71.      Il n’en reste pas moins que ces accords étaient assimilables à des accords visant à limiter la production au sens de l’article 81, paragraphe 1, sous b), CE. C’est à la suite d’un examen circonstancié des termes des accords BIDS que la Cour a été amenée à conclure à leur objet anticoncurrentiel. Elle a notamment considéré que ces accords prévoyaient un mécanisme destiné à encourager la sortie d’entreprises concurrentes. Les éléments portés à la connaissance de la Cour auraient démontré que les accords BIDS poursuivaient deux objectifs principaux. Il s’agissait, d’une part, d’augmenter le degré de concentration du marché concerné en réduisant de manière significative le nombre d’entreprises offrant des services de transformation et, d’autre part, d’éliminer près de 75 % des capacités de production excédentaires (35). Les accords BIDS visaient donc essentiellement à permettre à plusieurs entreprises de mettre en œuvre une politique commune ayant pour objet de favoriser la sortie du marché de certaines d’entre elles et de réduire, par voie de conséquence, les surcapacités qui affectent leur rentabilité en les empêchant de réaliser des économies d’échelle (36).

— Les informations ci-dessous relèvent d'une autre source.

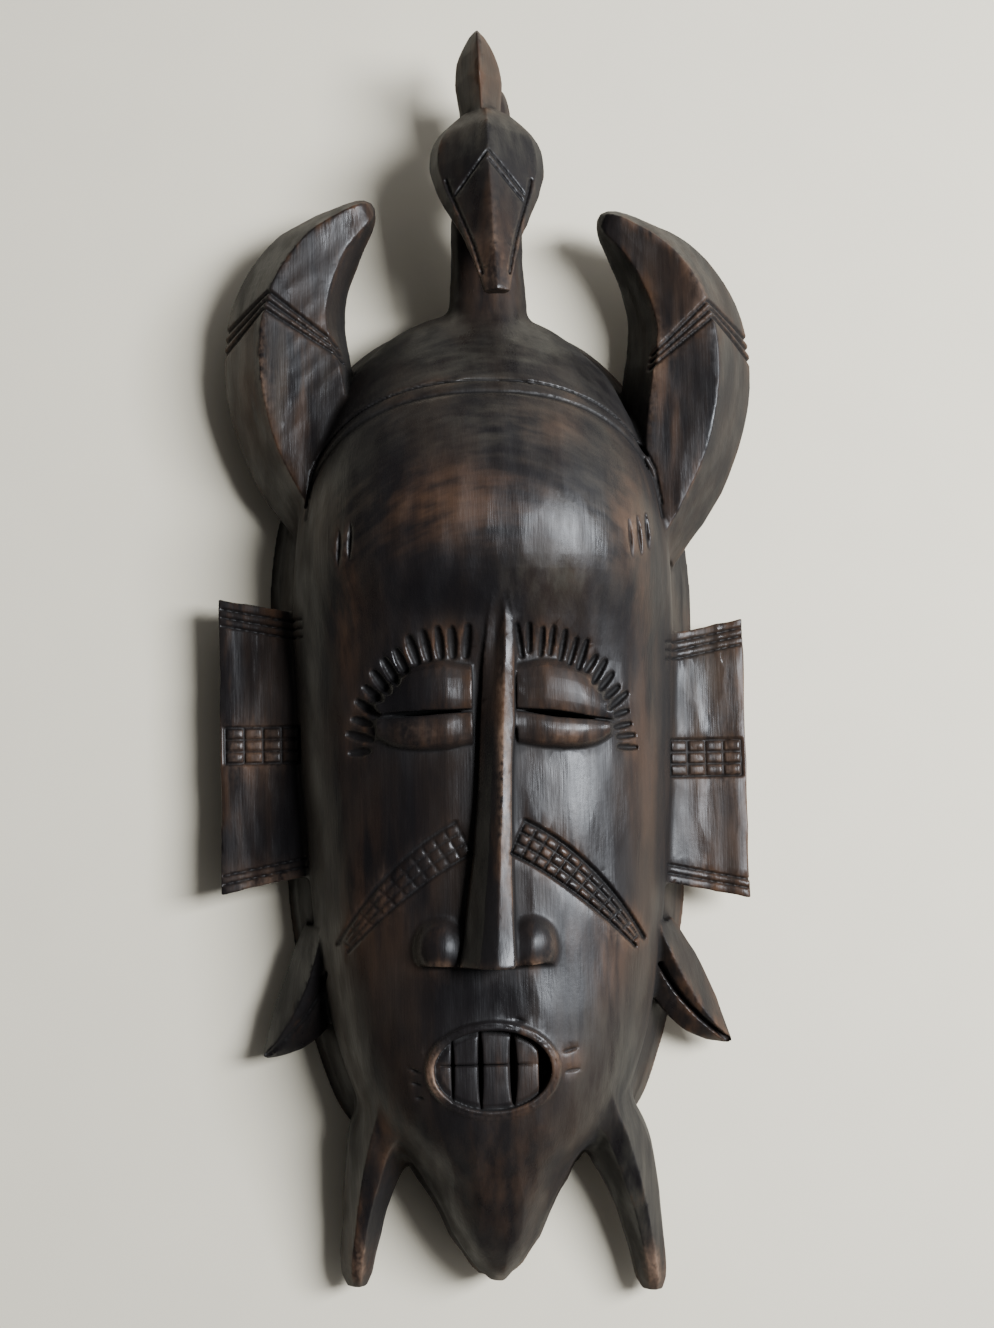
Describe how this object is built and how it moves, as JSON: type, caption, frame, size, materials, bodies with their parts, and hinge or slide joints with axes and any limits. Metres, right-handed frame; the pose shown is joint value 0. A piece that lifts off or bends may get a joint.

72.      La Cour en a conclu que «ce type d’accords se heurte de manière patente à la conception inhérente aux dispositions du traité CE relatives à la concurrence, selon laquelle tout opérateur économique doit déterminer de manière autonome la politique qu’il entend suivre sur le marché». Selon elle, dans le cadre de la concurrence, les entreprises ayant souscrit aux accords BIDS n’auraient eu, en l’absence de ceux-ci, d’autres moyens pour améliorer leur rentabilité que d’intensifier leur rivalité commerciale ou de recourir à des opérations de concentration. Avec ces accords, il leur serait loisible d’éviter un tel processus et de mutualiser une partie importante des coûts nécessaires pour accroître le degré de concentration du marché grâce, notamment, au prélèvement de deux euros par unité produite par chacun des restants. En outre, relève la Cour, les moyens mis en œuvre pour atteindre l’objectif des accords BIDS comporteraient également des restrictions dont l’objet présente un caractère anticoncurrentiel (37).

73.      En définitive, les mesures en cause présentaient un degré de nocivité tel qu’il pouvait être conclu qu’elles avaient un objet anticoncurrentiel.

74.      Eu égard à l’ensemble de ces considérations, c’est à mon avis à tort que le Tribunal a, dans l’arrêt attaqué, affirmé que la notion d’objet ne devait pas être interprétée de façon restrictive.

75.      Il conviendra d’examiner si, nonobstant cette affirmation, le Tribunal a pu, sans commettre d’erreur de droit, confirmer la conclusion selon laquelle les mesures litigieuses avaient un objet anticoncurrentiel.

b)      Sur la grille d’analyse retenue en l’espèce pour conclure à l’existence d’une restriction par objet

76.      À titre liminaire, il me semble important de rappeler que si le Tribunal est seul compétent, d’une part, pour constater les faits, sauf dans le cas où l’inexactitude matérielle de ses constatations résulterait des pièces du dossier qui lui ont été soumises, et, d’autre part, pour apprécier ces faits, la Cour est compétente pour exercer, en vertu de l’article 256 TFUE, un contrôle sur la qualification juridique de ces faits et les conséquences de droit qui en ont été tirées par le Tribunal. L’appréciation des faits ne constitue pas, sous réserve du cas de la dénaturation des éléments de preuve produits devant le Tribunal, une question de droit soumise, comme telle, au contrôle de la Cour (38).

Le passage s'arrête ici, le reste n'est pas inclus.